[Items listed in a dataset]
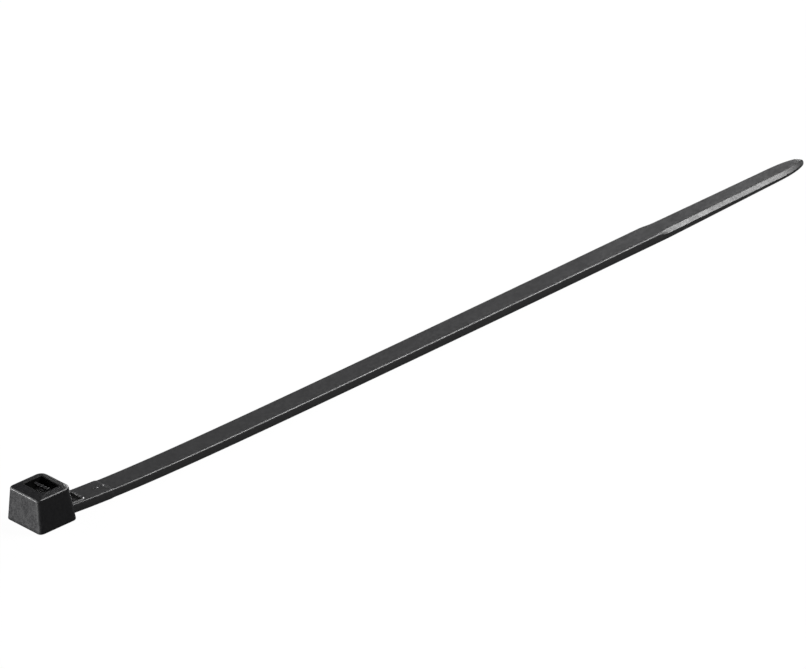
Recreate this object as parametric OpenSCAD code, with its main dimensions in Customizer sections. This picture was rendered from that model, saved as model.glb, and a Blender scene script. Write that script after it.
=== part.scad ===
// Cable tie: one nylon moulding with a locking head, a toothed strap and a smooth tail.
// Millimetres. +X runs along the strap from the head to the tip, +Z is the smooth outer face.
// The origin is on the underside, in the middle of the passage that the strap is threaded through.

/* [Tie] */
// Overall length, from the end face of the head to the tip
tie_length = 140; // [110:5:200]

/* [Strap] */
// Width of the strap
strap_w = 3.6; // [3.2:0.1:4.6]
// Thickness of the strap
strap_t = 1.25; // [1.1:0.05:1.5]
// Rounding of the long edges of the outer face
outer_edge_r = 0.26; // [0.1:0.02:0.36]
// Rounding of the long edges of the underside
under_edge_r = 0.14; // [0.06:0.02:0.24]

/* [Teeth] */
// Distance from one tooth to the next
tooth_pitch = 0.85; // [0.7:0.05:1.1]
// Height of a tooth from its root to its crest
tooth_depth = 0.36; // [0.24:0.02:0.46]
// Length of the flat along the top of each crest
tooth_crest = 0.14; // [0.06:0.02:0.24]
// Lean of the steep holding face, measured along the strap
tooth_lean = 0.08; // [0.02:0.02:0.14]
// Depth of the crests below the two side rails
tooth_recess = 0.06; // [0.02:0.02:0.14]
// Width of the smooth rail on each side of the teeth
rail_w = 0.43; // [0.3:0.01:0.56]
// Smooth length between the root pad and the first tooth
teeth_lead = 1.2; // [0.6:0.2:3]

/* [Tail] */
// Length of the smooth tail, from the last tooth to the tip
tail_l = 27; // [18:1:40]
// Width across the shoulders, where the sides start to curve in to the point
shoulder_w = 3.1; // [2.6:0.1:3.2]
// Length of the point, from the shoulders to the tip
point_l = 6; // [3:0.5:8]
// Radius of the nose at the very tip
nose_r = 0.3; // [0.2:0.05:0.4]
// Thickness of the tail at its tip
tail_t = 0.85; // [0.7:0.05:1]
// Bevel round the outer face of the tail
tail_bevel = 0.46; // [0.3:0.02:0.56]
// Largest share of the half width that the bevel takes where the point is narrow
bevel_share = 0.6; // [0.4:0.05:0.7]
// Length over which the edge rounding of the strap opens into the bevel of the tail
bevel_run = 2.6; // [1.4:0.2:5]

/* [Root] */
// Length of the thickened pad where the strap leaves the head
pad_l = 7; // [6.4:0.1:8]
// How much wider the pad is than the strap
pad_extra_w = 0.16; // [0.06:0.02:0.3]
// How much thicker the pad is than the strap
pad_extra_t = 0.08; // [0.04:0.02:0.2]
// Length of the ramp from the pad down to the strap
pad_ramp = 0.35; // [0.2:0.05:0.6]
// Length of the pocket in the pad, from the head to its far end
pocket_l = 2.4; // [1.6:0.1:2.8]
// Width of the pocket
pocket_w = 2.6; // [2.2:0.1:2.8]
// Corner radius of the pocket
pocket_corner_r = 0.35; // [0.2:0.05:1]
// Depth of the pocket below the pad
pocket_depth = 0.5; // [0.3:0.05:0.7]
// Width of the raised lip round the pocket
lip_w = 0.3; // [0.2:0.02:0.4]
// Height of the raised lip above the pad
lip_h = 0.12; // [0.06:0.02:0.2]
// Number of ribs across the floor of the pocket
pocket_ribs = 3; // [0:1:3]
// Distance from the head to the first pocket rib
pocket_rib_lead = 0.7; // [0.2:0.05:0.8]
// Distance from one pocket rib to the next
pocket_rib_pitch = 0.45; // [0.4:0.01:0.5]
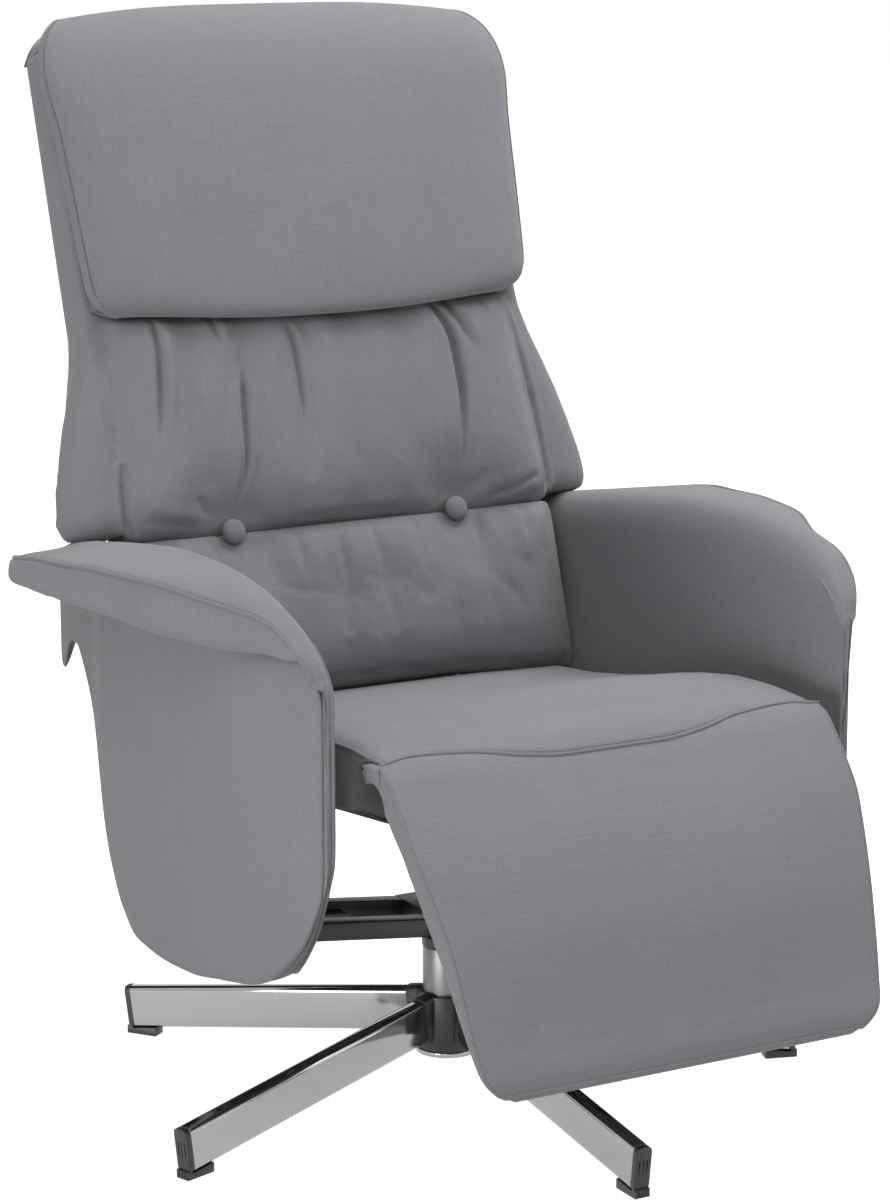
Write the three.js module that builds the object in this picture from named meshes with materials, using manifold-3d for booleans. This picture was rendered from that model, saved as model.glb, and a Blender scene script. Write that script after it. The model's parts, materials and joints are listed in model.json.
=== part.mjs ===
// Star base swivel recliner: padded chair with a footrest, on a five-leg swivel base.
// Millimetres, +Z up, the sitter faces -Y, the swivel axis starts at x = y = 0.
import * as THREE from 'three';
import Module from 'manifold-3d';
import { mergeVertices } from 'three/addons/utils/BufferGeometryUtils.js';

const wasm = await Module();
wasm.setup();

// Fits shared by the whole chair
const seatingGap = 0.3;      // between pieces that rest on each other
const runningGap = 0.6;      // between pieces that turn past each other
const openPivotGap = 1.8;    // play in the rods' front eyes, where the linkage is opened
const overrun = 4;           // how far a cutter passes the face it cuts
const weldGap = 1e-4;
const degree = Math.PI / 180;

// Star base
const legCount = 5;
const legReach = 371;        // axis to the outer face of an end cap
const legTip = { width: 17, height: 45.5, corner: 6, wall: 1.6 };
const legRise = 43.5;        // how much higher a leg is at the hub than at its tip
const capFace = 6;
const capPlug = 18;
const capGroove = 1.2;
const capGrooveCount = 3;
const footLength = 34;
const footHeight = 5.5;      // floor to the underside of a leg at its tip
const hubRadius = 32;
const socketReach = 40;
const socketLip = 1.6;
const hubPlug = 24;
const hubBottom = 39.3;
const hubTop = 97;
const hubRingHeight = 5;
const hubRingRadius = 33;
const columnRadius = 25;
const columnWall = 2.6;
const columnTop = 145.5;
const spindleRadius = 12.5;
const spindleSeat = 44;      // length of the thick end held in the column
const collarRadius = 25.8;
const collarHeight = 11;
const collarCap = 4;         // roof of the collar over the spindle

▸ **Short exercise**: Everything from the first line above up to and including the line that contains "is threaded through." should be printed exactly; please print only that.

▸ **Task response**:
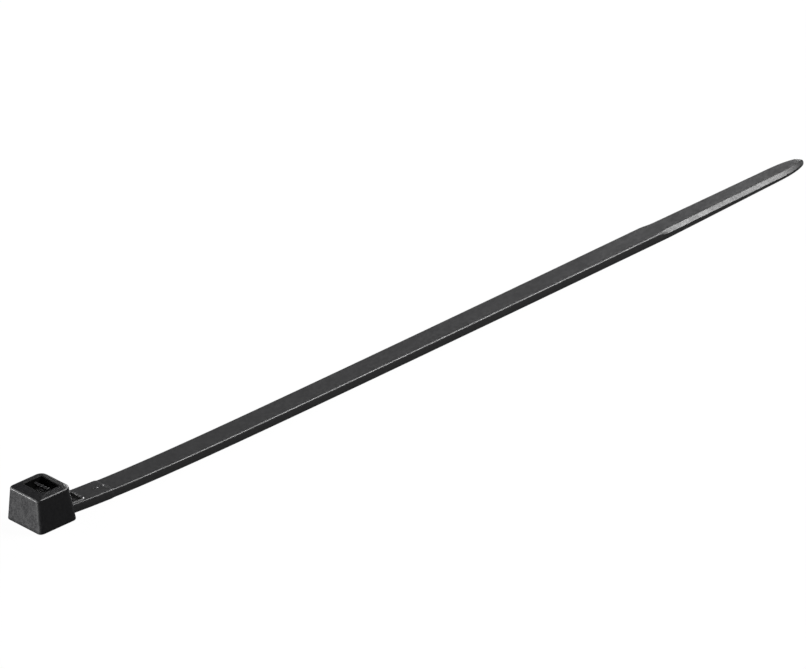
Recreate this object as parametric OpenSCAD code, with its main dimensions in Customizer sections. This picture was rendered from that model, saved as model.glb, and a Blender scene script. Write that script after it.
=== part.scad ===
// Cable tie: one nylon moulding with a locking head, a toothed strap and a smooth tail.
// Millimetres. +X runs along the strap from the head to the tip, +Z is the smooth outer face.
// The origin is on the underside, in the middle of the passage that the strap is threaded through.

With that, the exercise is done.